You need to create an external table that you want to use to collect stats. To create external tables pointing to Iceberg, you first need to create a credential file, and then use this credential file to create the external table. For instructions on creating the credential file and the external table see CREDENTIAL and CREATE_EXTERNAL_TABLE Procedure. Currently, you can run stats for a single database.

To collect and publish Iceberg statistics using in Data Transforms:
  1. On the Home page, click the required Project title and then click Workflows in the left pane.
  2. On the Workflow page, click Create Workflow.

    The Create Workflow page appears.

  3. In the Name field provide a name for the new workflow and click Create.
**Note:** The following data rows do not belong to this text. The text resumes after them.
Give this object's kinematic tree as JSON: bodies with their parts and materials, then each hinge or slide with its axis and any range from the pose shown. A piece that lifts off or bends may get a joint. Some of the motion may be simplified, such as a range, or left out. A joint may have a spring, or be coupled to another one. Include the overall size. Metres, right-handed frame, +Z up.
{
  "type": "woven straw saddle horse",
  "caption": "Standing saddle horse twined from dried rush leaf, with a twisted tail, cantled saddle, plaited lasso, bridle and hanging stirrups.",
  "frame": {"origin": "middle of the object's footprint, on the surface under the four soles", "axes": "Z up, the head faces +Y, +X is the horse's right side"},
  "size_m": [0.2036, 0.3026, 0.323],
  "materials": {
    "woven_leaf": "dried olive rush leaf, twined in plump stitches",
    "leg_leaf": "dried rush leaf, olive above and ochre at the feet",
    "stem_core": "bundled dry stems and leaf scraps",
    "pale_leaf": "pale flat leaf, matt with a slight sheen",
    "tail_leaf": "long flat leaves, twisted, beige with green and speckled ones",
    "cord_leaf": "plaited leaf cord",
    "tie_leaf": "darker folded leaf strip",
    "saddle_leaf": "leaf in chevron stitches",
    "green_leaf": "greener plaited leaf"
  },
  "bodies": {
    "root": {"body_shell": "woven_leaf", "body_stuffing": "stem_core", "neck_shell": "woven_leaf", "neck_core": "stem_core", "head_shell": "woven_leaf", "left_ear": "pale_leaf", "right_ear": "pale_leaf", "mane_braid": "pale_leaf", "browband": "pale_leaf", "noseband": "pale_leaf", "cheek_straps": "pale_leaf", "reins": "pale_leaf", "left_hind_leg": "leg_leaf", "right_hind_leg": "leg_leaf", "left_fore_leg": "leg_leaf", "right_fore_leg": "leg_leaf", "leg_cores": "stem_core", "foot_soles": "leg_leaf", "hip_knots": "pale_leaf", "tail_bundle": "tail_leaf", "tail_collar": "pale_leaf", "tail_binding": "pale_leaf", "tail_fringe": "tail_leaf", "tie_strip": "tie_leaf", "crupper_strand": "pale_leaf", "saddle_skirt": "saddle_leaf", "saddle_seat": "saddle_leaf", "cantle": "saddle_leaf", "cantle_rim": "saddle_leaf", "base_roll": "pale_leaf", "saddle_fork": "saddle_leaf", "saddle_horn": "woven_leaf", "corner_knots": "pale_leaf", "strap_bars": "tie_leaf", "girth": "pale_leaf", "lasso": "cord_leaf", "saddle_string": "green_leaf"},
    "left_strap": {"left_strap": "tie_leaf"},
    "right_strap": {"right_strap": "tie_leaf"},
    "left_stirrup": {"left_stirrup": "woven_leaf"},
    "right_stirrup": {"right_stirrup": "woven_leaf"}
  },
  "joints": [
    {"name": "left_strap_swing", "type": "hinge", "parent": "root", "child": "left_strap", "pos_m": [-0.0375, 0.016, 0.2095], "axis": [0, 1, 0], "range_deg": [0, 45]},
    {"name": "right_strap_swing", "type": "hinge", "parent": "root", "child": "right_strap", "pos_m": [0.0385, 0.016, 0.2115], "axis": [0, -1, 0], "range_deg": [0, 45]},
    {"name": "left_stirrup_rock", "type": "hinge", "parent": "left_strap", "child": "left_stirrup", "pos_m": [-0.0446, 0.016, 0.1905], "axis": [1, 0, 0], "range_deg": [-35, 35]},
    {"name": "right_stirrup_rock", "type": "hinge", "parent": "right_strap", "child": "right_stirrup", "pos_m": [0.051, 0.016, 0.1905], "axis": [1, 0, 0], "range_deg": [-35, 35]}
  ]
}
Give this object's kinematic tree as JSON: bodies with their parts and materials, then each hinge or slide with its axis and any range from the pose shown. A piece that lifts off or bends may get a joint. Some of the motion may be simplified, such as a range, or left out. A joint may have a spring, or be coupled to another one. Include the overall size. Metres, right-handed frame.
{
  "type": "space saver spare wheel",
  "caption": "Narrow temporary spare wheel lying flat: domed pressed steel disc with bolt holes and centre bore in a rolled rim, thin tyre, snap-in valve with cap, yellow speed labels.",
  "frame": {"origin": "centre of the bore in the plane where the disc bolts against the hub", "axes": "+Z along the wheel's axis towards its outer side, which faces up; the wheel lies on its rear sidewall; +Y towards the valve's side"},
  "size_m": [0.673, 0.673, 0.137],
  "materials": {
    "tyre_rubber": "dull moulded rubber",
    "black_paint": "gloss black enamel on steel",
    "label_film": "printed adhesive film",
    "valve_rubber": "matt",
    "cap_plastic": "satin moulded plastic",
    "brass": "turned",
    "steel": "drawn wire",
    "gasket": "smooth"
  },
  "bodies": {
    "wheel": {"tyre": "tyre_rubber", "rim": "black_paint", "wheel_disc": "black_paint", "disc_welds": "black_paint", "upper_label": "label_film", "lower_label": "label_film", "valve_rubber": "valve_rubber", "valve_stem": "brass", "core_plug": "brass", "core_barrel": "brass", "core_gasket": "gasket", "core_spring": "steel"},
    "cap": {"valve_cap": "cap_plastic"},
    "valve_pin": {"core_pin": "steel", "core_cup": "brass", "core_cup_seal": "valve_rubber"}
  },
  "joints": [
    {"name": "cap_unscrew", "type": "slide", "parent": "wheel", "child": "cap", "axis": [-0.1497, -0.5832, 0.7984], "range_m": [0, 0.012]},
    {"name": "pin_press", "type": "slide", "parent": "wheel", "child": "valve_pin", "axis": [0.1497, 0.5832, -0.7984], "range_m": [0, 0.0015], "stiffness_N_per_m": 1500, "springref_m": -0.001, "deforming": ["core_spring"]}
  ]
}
The Workflow editor opens.
  4. Drag and drop Iceberg Stats on the canvas.
  5. Double click the Iceberg Stats step to open the step properties page in the right panel.
  6. From the Iceberg Connection drop-down select the Iceberg Apache connection you have selected as the target to load the data.
  7. From the Oracle Connection and the Schema for the connection you have selected as the source to load the data to.
  8. Under External Tables select All Tables to select all external tables in the schema or Select Tables and choose the external tables you want to collect the statistics for.
  9. You can either run the Iceberg Stats step independently or drag an Apache Iceberg data load on the design canvas and connect it to the Iceberg Stats step.
  10. Click OK to save the changes and close the dialog.
  11. Click save icon to save the created/designed workflow.
  12. Click execute icon to execute the created workflow.
  13. [Optional] To check the status of the workflow, see the Status panel on the right below the Properties Panel. For details about the Status panel, see Monitor Status of Data Loads, Data Flows, and Workflows. This panel shows the link to the Job ID that you can click to monitor the execution status on the Jobs page. For more information about jobs see Create and Manage Jobs.
  14. [Optional] You can set a schedule to run the workflow. See Schedule Data Flows or Workflows for instructions about creating a schedule.